This is feedback?

I'M LOUD, WHICH MEANS I'M RIGHT!
I’M LOUD, WHICH MEANS I’M RIGHT!

Oh, the hell and agony I must endure so as to spare you, my loyal reader, from hopefully having to experience the same thing.

Once again, your humble author has been savaged by the sharp knives of online criticism. This time around, it was regarding the logline for my mystery-comedy.

Perhaps I’d been lulled into a sense of false security by recently receiving positive feedback on it from other sources. Feeling buoyed by those encouraging comments, I posted the logline somewhere else. Even though I like how it currently reads, that doesn’t mean it can’t still be improved.

Ever notice that a lot of online forums are usually organized with the intention/suggestion/guideline that participants “offer up helpful advice” to those seeking it? More on that in a minute.

There was one positive response, which was quickly shoved aside by one of a more…negative nature.

Among the highlights:

“…probably one of the worst concepts I’ve ever heard.” (*Ahem* PIXELS?)

“Maybe if it was written for 5-year-olds…” (because that hasn’t worked for Disney)

“That’s how hokey your entire concept comes across as. Sorry, but I think it’s truly dreadful. (sad face emoji)” (So glad they threw the emoji in or I would have totally missed their point.)

Younger-writer Me would have not taken these comments well. Present-day Me laughed my fucking head off.

You don’t like it? Fine. Makes no difference to me. But why all the hate and insults? All I’m reading are the thoughts of a bitter asshole who doesn’t understand the term “constructive criticism”.

If your overall message is simply “Your idea sucks, and now I’m going to shit all over it!” then what’s the point of even saying anything? Do you think your vitriolic rant is going to make me suddenly stop working on it?

There were so many ways I wanted to respond, and came really close to doing it several times, but instead opted to just stay silent. No matter what I said, it would probably be misconstrued and more than likely start an unnecessary battle of words. Not worth it.

Remember that little guideline for the group regarding “helpful advice”? How exactly does anything that was said do that? Anybody can say they don’t like something, but at least give a valid reason why. Another member chimed in that “you have to take the comments if you post”. I agree, but that means the comments have to be worth taking in the first place.

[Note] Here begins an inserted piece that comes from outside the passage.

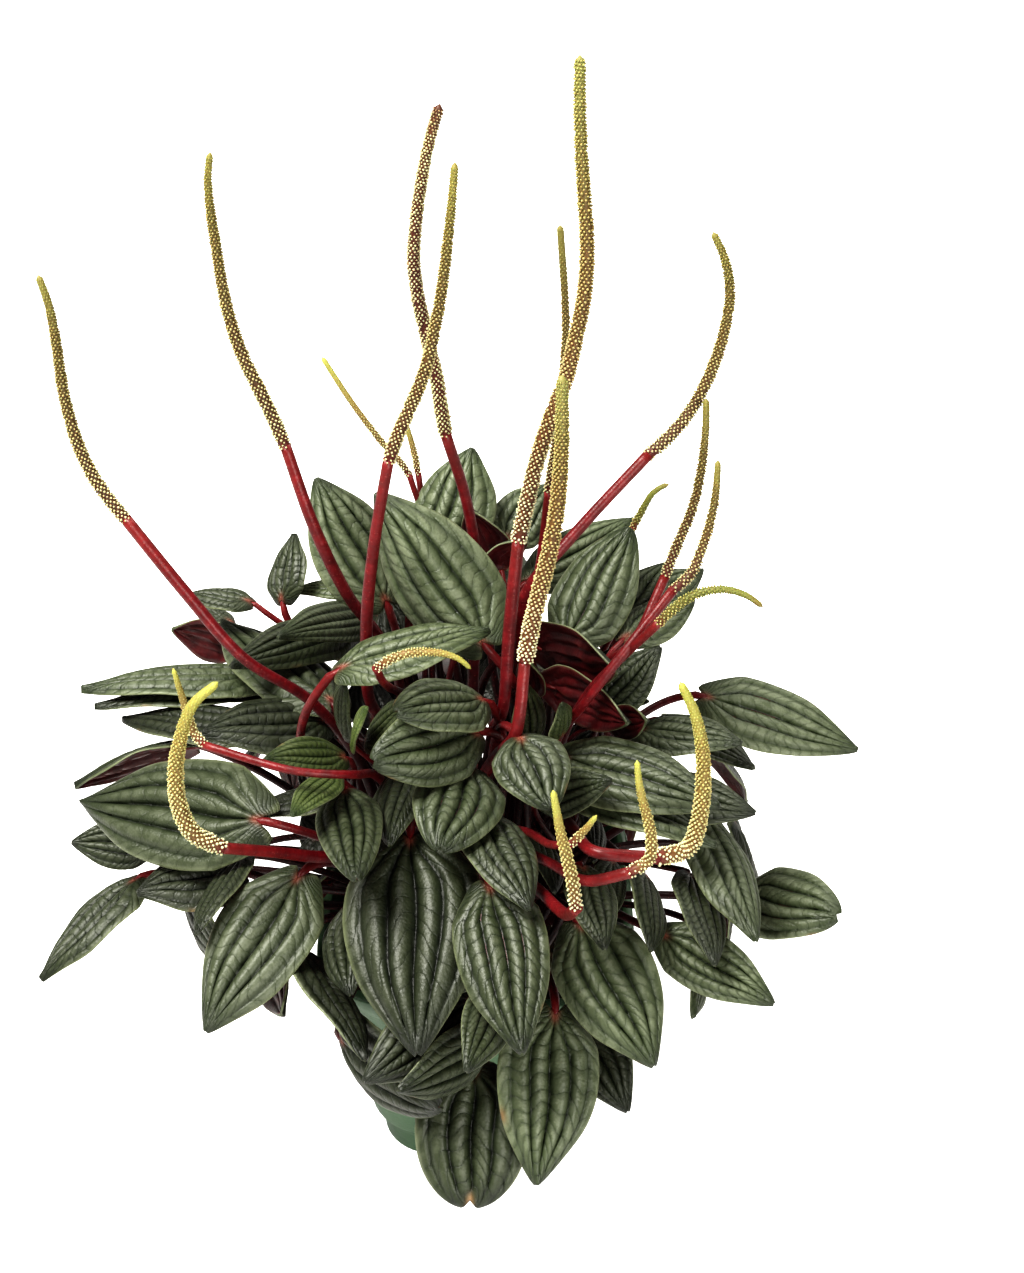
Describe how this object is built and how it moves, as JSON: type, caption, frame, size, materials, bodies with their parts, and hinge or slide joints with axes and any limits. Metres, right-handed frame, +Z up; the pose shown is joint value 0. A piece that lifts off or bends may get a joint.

A friend offered up this reminder: “When someone criticizes, it needs to be specific and constructive. Otherwise, it has no value.” I’d say that’s pretty accurate, and definitely applies here.

An even more amazing aspect to this whole thing is that this is the exact same person who issued a similar diatribe over the logline for my western last year. As far as my research can tell, they are still a self-proclaimed “director, producer, screenwriter and script consultant,” although without any identifiable credits or internet presence.

The whole purpose of providing feedback is to use your knowledge to help the other person make their something better, and in a way that’s not insulting or belittling. In this case, neither happened.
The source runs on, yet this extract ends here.